AstraZeneca (AZ) has reportedly sold its stake in COVID-19 vaccine maker Moderna for around $1.2bn, according to The Times.
The British drugmaker has sold off its 7.7% stake in Moderna, with the cash from the sale thought to amount to around $1.2bn.
Moderna is expecting sales from its mRNA-based COVID-19 vaccine to reach $18.4bn this year, with the company saying this figure could even be exceeded as it is in discussions with several governments for further supply deals.
The Moderna vaccine was among the first to receive regulatory approval, with the jab gaining its first authorisation from the US Food and Drug Administration (FDA) in December 2020.
The Moderna vaccine then gained approval from the EU and the UK in 2021.
Last week, the company announced that it will make new investments to increase global manufacturing capacity for the vaccine at its own and partnered manufacturing facilities.
Moderna expects this to increase global capacity in 2022 to approximately 1.4 billion doses of the vaccine, reflecting an assumption of a 100 μg dose.
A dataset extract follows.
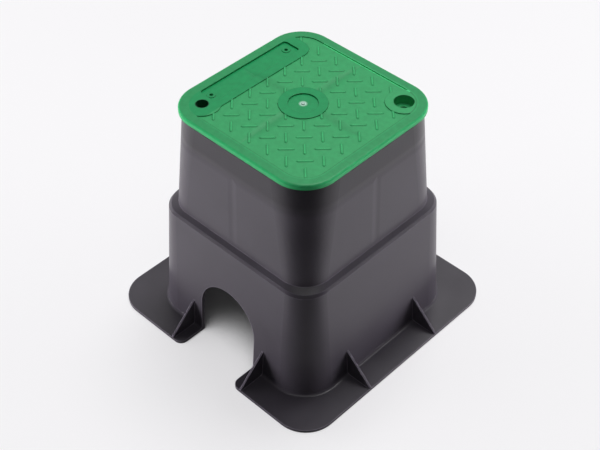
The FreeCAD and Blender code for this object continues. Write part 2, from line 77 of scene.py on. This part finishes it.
blackPlastic = {
    "colour": "#353138",
    "cloudColour": "#444048",
    "cloudMm": 45.0,
    "ior": 1.5,
    "roughness": 0.34,
    "roughnessSpread": 0.08,
    "grainMm": 1.6,         # the real grain is nearer 0.05 mm: drawn coarser so that it shows
    "grainMicron": 34.0,
    "waveMm": 38.0,
    "waveMicron": 170.0,
    "edgeMm": 0.6,          # edges are shaded as if they were rounded this much
    "paintedEdgeScale": 3.0,       # painted highlight along the moulded edges
    "paintedEdgeMm": 1.2,
    "bandHeight": 0.2045,   # underside of the thicker band inside the rim
    "bandShade": 0.54,      # drawn a little darker above the band's underside
    "bandFade": 0.004,
    "ribFoot": 0.130,       # lower end of the upright ribs inside the upper walls
    "sinkHalfWidth": 0.006,
    "sinkMicron": 260.0,
}


def makeBlackPolypropylene(d):
    material, tree = newMaterial("blackPolypropylene")
    place = addNode(tree, "ShaderNodeTexCoord").outputs["Object"]
    axes = addNode(tree, "ShaderNodeSeparateXYZ", {}, {0: place}).outputs
    clouds = addNode(tree, "ShaderNodeTexNoise", {"Scale": grainScale(d["cloudMm"]), "Detail": 3.0},
                     {"Vector": place})
    tone = addNode(tree, "ShaderNodeMix", {
        "data_type": "RGBA", 6: srgb(d["colour"]), 7: srgb(d["cloudColour"])}, {0: clouds.outputs["Fac"]})
    sheen = addNode(tree, "ShaderNodeMapRange", {
        "From Min": noiseLow, "From Max": noiseHigh,
        "To Min": d["roughness"] - d["roughnessSpread"] / 2,
        "To Max": d["roughness"] + d["roughnessSpread"] / 2}, {"Value": clouds.outputs["Fac"]})

    # darker over the band, with a painted highlight along the edges
    overBand = addNode(tree, "ShaderNodeMath", {"operation": "SUBTRACT", 1: d["bandHeight"]}, {0: axes["Z"]})
    shade = addNode(tree, "ShaderNodeMapRange", {
        "From Min": -d["bandFade"], "From Max": d["bandFade"], "To Min": 1.0, "To Max": d["bandShade"]},
        {"Value": overBand.outputs[0]})
    bandAndEdgeHighlight = addNode(tree, "ShaderNodeMath", {"operation": "MULTIPLY"},
                   {0: shade.outputs["Result"], 1: paintedEdgeShading(tree, d)})
    shaded = addNode(tree, "ShaderNodeVectorMath", {"operation": "SCALE"},
                     {0: tone.outputs[2], "Scale": bandAndEdgeHighlight.outputs[0]})

    # sinks: one line round the walls at the band's underside, one upright line in each upper wall's middle
    bandLine = addNode(tree, "ShaderNodeMath", {"operation": "ABSOLUTE"}, {0: overBand.outputs[0]})
    fromX = addNode(tree, "ShaderNodeMath", {"operation": "ABSOLUTE"}, {0: axes["X"]})
    fromY = addNode(tree, "ShaderNodeMath", {"operation": "ABSOLUTE"}, {0: axes["Y"]})
    ribLine = addNode(tree, "ShaderNodeMath", {"operation": "MINIMUM"},
                      {0: fromX.outputs[0], 1: fromY.outputs[0]})
    aboveBand = addNode(tree, "ShaderNodeMath", {"operation": "GREATER_THAN", 1: d["bandHeight"]},
                        {0: axes["Z"]})
    underRibs = addNode(tree, "ShaderNodeMath", {"operation": "LESS_THAN", 1: d["ribFoot"]}, {0: axes["Z"]})
    noRib = addNode(tree, "ShaderNodeMath", {"operation": "MAXIMUM"},
                    {0: aboveBand.outputs[0], 1: underRibs.outputs[0]})
    ribOnly = addNode(tree, "ShaderNodeMath", {"operation": "ADD"},
                      {0: ribLine.outputs[0], 1: noRib.outputs[0]})
    nearest = addNode(tree, "ShaderNodeMath", {"operation": "MINIMUM"},
                      {0: bandLine.outputs[0], 1: ribOnly.outputs[0]})
    sink = addNode(tree, "ShaderNodeMapRange", {
        "interpolation_type": "SMOOTHSTEP", "From Max": d["sinkHalfWidth"]}, {"Value": nearest.outputs[0]})

    grain = addNode(tree, "ShaderNodeTexNoise", {"Scale": grainScale(d["grainMm"]), "Detail": 2.0},
                    {"Vector": place})
    wave = addNode(tree, "ShaderNodeTexNoise", {"Scale": grainScale(d["waveMm"]), "Detail": 1.0},
                   {"Vector": place})
    edges = addNode(tree, "ShaderNodeBevel", {"samples": edgeSamples, "Radius": d["edgeMm"] / 1000})
    sunk = addNode(tree, "ShaderNodeBump", {"Strength": 1.0, "Distance": d["sinkMicron"] / 1e6},
                   {"Height": sink.outputs["Result"], "Normal": edges.outputs["Normal"]})
    waved = addNode(tree, "ShaderNodeBump", {"Strength": 1.0, "Distance": d["waveMicron"] / 1e6},
                    {"Height": wave.outputs["Fac"], "Normal": sunk.outputs["Normal"]})
    grained = addNode(tree, "ShaderNodeBump", {"Strength": 1.0, "Distance": d["grainMicron"] / 1e6},
                      {"Height": grain.outputs["Fac"], "Normal": waved.outputs["Normal"]})
    shader = addNode(tree, "ShaderNodeBsdfPrincipled", {"IOR": d["ior"]}, {
        "Base Color": shaded.outputs["Vector"], "Roughness": sheen.outputs["Result"],
        "Normal": grained.outputs["Normal"]})
    addNode(tree, "ShaderNodeOutputMaterial", {}, {"Surface": shader.outputs["BSDF"]})
    return material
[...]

The base plan for 2021 manufacturing has also been increased from 600 million doses to 700 million doses globally.
The Massachusetts, US-based company was first listed on Nasdaq in 2018 at $23 per share, surging in value in 2020 after it started developing its two-dose COVID-19 vaccine.
According to The Guardian, Moderna’s share price increased from around $19 to $155 in 2020, reflecting a total company value of approximately $60bn.
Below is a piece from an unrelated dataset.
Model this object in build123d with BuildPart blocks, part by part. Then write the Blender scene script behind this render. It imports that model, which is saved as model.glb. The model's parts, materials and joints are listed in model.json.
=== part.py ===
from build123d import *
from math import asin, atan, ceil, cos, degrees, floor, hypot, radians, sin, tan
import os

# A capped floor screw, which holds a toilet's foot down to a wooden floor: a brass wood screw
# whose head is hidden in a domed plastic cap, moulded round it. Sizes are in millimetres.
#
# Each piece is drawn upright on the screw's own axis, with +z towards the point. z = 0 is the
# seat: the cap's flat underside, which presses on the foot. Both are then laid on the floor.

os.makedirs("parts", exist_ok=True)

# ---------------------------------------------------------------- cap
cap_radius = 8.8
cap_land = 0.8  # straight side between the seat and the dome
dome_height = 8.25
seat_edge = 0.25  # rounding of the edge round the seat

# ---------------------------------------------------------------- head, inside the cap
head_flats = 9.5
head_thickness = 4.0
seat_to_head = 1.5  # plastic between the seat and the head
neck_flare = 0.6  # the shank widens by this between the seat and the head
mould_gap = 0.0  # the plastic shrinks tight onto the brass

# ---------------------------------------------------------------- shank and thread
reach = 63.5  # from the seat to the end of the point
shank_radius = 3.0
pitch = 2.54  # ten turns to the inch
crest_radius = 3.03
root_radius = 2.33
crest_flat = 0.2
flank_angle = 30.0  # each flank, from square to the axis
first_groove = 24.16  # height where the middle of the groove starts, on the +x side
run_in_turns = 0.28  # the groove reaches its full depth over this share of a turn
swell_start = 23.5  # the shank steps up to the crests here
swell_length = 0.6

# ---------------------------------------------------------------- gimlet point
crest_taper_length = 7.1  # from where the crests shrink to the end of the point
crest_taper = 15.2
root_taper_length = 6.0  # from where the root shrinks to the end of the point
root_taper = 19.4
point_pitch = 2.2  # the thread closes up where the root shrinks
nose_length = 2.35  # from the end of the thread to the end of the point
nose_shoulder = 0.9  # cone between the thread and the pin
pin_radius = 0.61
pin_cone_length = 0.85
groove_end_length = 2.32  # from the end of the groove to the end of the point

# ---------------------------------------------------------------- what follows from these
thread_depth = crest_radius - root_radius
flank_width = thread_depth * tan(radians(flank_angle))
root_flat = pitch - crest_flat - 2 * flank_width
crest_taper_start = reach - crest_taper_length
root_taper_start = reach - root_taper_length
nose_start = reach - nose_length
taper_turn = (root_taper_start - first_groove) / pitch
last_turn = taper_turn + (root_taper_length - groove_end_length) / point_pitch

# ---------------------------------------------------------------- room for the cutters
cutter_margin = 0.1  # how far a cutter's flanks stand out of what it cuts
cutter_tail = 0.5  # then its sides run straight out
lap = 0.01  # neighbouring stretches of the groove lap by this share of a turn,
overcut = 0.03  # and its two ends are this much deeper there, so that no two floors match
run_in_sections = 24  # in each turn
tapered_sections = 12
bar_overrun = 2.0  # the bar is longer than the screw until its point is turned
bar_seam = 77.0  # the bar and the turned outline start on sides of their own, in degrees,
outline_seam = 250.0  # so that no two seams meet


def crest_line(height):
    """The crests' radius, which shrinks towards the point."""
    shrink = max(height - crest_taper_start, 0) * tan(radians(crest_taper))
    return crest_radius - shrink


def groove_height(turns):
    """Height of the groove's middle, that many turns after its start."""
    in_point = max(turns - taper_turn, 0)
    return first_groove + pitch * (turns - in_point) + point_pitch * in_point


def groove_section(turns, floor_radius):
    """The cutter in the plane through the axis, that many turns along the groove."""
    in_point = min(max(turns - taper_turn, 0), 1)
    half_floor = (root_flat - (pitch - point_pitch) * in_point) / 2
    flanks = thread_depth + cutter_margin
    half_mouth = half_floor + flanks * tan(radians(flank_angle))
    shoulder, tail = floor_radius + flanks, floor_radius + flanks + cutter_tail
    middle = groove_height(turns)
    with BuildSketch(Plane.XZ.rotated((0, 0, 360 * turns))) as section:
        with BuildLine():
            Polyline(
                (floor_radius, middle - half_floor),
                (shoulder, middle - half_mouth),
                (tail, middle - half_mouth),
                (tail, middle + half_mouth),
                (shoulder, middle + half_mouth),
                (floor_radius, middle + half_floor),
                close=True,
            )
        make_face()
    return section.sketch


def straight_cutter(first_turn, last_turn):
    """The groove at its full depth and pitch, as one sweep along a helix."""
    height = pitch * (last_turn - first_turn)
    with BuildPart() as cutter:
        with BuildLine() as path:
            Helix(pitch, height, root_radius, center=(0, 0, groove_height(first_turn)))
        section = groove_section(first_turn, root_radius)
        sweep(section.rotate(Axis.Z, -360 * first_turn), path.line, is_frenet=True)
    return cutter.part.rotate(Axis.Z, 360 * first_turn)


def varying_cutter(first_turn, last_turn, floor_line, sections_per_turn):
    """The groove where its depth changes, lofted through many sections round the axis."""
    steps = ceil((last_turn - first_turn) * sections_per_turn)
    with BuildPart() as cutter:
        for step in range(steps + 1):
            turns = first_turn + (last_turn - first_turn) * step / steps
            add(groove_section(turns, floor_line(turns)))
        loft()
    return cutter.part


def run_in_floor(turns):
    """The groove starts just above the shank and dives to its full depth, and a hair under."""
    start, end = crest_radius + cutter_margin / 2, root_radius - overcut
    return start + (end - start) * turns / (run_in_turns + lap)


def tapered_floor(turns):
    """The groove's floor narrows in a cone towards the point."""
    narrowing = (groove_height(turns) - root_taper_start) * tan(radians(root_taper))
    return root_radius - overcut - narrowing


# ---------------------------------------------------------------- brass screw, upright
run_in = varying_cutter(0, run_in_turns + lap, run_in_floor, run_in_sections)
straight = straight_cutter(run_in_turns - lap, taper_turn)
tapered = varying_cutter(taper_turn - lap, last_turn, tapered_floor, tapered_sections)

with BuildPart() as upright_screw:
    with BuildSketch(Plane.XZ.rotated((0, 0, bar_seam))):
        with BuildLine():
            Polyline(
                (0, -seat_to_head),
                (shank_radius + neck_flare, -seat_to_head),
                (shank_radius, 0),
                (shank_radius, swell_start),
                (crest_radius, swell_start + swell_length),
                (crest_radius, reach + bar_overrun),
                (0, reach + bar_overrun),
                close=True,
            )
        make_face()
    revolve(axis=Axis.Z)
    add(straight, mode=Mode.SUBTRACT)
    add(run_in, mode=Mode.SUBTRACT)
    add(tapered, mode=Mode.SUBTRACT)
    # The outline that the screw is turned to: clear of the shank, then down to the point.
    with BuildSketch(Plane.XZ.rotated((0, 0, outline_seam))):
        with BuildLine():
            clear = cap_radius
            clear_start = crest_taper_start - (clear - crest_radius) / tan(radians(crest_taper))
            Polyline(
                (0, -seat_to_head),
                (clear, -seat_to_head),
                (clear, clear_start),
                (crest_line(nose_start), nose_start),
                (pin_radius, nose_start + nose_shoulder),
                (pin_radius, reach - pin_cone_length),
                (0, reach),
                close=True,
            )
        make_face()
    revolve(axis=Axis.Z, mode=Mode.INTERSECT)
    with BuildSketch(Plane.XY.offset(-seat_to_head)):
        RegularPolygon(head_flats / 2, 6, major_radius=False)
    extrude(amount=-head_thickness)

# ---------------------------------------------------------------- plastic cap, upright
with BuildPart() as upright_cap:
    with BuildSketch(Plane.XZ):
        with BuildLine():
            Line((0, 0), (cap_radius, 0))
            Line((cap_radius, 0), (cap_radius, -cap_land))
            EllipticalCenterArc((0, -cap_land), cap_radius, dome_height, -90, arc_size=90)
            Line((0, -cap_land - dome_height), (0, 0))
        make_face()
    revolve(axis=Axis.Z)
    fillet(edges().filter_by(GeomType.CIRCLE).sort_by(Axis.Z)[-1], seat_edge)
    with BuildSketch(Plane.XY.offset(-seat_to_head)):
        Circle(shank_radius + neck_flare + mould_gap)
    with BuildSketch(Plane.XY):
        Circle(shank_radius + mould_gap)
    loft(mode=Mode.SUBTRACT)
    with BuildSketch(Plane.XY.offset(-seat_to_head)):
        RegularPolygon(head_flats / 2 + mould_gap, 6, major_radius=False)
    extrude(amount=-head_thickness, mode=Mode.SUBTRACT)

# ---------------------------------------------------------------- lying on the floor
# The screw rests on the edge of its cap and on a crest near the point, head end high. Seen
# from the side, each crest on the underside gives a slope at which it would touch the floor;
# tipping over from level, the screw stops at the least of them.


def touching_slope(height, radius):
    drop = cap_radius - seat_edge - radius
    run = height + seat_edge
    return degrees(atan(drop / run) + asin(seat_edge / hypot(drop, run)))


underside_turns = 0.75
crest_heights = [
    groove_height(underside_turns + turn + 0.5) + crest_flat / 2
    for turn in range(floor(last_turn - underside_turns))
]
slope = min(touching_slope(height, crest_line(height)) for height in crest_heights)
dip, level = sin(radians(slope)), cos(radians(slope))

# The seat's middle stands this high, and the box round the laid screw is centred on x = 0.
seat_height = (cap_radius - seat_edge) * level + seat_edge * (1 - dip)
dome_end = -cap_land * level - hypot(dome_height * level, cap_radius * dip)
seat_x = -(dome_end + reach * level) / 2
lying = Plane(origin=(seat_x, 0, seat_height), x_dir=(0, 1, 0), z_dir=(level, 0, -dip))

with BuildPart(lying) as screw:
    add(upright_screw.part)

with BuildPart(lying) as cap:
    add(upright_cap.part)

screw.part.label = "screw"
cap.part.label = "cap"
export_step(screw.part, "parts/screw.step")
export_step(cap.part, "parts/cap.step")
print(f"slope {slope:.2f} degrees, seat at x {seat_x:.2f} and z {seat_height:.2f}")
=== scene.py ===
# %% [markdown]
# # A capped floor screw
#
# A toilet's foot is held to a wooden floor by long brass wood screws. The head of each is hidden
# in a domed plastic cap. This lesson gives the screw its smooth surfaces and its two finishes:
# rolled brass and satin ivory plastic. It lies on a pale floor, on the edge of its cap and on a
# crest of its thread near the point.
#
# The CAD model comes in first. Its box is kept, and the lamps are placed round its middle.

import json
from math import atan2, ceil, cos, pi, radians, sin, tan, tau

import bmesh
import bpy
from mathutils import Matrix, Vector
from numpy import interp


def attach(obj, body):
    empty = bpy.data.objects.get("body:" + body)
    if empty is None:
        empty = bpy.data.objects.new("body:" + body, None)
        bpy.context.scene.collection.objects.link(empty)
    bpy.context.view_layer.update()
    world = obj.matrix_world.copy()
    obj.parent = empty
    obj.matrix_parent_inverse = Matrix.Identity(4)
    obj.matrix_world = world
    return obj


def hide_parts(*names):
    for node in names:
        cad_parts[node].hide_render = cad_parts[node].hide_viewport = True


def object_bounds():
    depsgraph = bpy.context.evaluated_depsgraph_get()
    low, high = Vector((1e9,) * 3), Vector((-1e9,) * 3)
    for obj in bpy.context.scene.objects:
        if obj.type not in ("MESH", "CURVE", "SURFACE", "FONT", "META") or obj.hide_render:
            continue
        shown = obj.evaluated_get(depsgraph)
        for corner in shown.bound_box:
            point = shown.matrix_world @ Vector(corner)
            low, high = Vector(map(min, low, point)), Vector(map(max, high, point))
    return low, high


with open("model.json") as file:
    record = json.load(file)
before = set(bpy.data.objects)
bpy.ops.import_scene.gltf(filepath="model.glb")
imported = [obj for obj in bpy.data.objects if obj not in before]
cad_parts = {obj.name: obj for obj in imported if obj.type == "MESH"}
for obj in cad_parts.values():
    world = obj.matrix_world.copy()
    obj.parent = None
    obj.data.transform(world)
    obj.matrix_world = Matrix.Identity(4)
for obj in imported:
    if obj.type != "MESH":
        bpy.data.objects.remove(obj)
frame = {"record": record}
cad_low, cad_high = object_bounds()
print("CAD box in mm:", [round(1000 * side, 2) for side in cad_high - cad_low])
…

In 2013, AZ invested $240m in Moderna, signing an alliance at the time to discover mRNA therapeutics for cardiometabolic disease and selected oncology targets.
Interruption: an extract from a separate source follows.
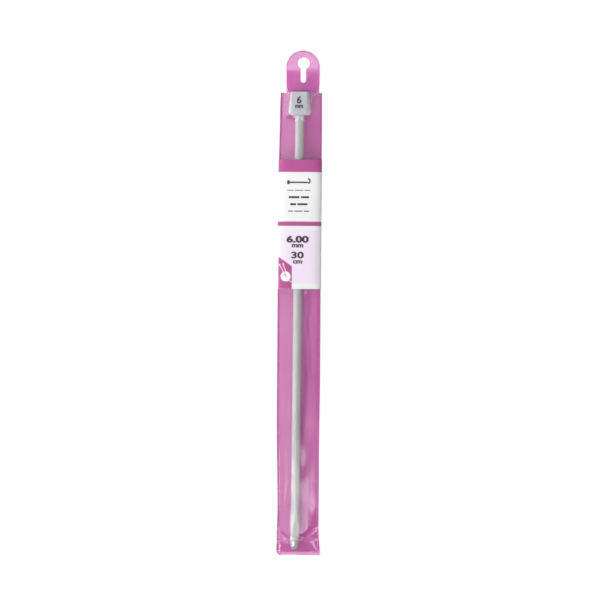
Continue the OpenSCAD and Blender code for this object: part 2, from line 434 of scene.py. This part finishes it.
class Nodes:
    """A material's node tree, with short calls for the nodes used here."""

    def __init__(self, name):
        self.material = bpy.data.materials.new(name)
        self.material.use_nodes = True
        self.tree = self.material.node_tree
        self.tree.nodes.clear()
        self.out = self.tree.nodes.new("ShaderNodeOutputMaterial")

    def add(self, kind, settings=None, **sockets):
        """A new shader node with its settings, and its inputs by name."""
        n = self.tree.nodes.new("ShaderNode" + kind)
        for key, value in (settings or {}).items():
            setattr(n, key, value)
        for key, value in sockets.items():
            self.put(n.inputs[key.replace("_", " ")], value)
        return n

    def put(self, socket, value):
        """Links a socket to the input, or sets the input's value."""
        if isinstance(value, bpy.types.NodeSocket):
            self.tree.links.new(value, socket)
        else:
            socket.default_value = value

    def place(self, scale):
        """Object coordinates stretched by scale, which is three numbers per metre."""
        c = self.add("TexCoord")
        return self.add("Mapping", Vector=c.outputs["Object"], Scale=scale).outputs["Vector"]

    def noise(self, scale, detail=3.0, rough=0.55):
        """Cloudy noise from 0 to 1, with about scale waves per metre each way."""
        n = self.add("TexNoise", Vector=self.place(scale), Scale=1.0, Detail=detail, Roughness=rough)
        return n.outputs["Fac"]

    def ramp(self, value, low, high, start=0.0, end=1.0):
        """Maps value from start..end to the range between low and high."""
        n = self.add("MapRange", Value=value)
        n.inputs["From Min"].default_value = start
        n.inputs["From Max"].default_value = end
        n.inputs["To Min"].default_value = low
        n.inputs["To Max"].default_value = high
        return n.outputs["Result"]

    def blend(self, share, a, b):
        """The colour at a share of the way from a to b."""
        n = self.add("Mix", {"data_type": "RGBA"})
        self.put(n.inputs["Factor"], share)
        self.put(n.inputs[6], a)
        self.put(n.inputs[7], b)
        return n.outputs[2]

    def bump(self, height, strength, distance):
        """The normal of a fine relief."""
        n = self.add("Bump", Height=height, Strength=strength, Distance=distance)
        return n.outputs["Normal"]

    def finish(self, shader):
        """Joins the shader to the output."""
        self.tree.links.new(shader, self.out.inputs["Surface"])
        return self.material


def rgb(r, g, b):
    return (r, g, b, 1.0)


def tinted_vinyl(name, deep, pale, see_through, clear):
    """Soft tinted vinyl: a cloudy tint between deep and pale, with fine streaks from the rollers.
    It lets through the see_through share of the light, tinted clear."""
    n = Nodes(name)
    cloud = n.noise((90, 90, 30))
    streak = n.noise((900, 900, 6), 2.0)
    tint = n.blend(n.ramp(cloud, 0, 1, 0.3, 0.7), deep, pale)
    relief = n.bump(streak, 0.12, 0.0004)
    body = n.add("BsdfPrincipled", Base_Color=tint, Roughness=n.ramp(cloud, 0.16, 0.28), Normal=relief)
    body.inputs["IOR"].default_value = 1.5
    through = n.add("BsdfTransparent", Color=clear)
    both = n.add("MixShader", Fac=see_through)
    n.put(both.inputs[1], body.outputs[0])
    n.put(both.inputs[2], through.outputs[0])
    return n.finish(both.outputs[0])


def clear_film(name):
    """Clear vinyl film: almost all see-through, with a gloss that streaks along the pouch."""
    n = Nodes(name)
    streak = n.noise((500, 500, 8), 3.0)
    relief = n.bump(streak, 0.08, 0.0003)
    haze = n.add("BsdfPrincipled", Base_Color=rgb(0.93, 0.90, 0.93), Normal=relief)
    haze.inputs["Metallic"].default_value = 1.0
    n.put(haze.inputs["Roughness"], n.ramp(streak, 0.05, 0.10))
    through = n.add("BsdfTransparent", Color=rgb(0.985, 0.975, 0.985))
    facing = n.add("LayerWeight", Blend=0.5, Normal=relief).outputs["Facing"]
    rise = n.add("Math", {"operation": "POWER"})
    n.put(rise.inputs[0], facing)
    n.put(rise.inputs[1], 5.0)
    share = n.ramp(rise.outputs[0], 0.045, 0.6)
    both = n.add("MixShader", Fac=share)
    n.put(both.inputs[1], through.outputs[0])
    n.put(both.inputs[2], haze.outputs[0])
    return n.finish(both.outputs[0])


def anodised(name):
    """Satin anodised aluminium: fine lines drawn along the rod, with a slightly uneven sheen."""
    n = Nodes(name)
    grain = n.noise((2600, 2600, 26), 3.0)
    cloud = n.noise((160, 160, 40))
    colour = n.blend(n.ramp(cloud, 0, 1, 0.35, 0.65), rgb(0.40, 0.42, 0.40), rgb(0.45, 0.465, 0.445))
    relief = n.bump(grain, 0.10, 0.0002)
    body = n.add("BsdfPrincipled", Base_Color=colour, Metallic=0.5, Normal=relief)
    n.put(body.inputs["Roughness"], n.ramp(grain, 0.40, 0.52))
    return n.finish(body.outputs[0])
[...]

In AZ’s full-year results, the company reported $1.38bn in equity portfolio sales last year, ‘a large proportion of which related to the disposal of its full holding in Moderna Therapeutics’.
AZ is looking to close its proposed acquisition of Alexion Pharmaceuticals, announced last year, in the third quarter of 2021.
The cash from the sale of its Moderna stake will help AZ to achieve this goal, bolstering the company’s own pipeline of investigational products.
AZ’s COVID-19 vaccine, developed with Oxford University, has received approval in the UK and the EU, and also has an emergency use listing from the World Health Organization (WHO).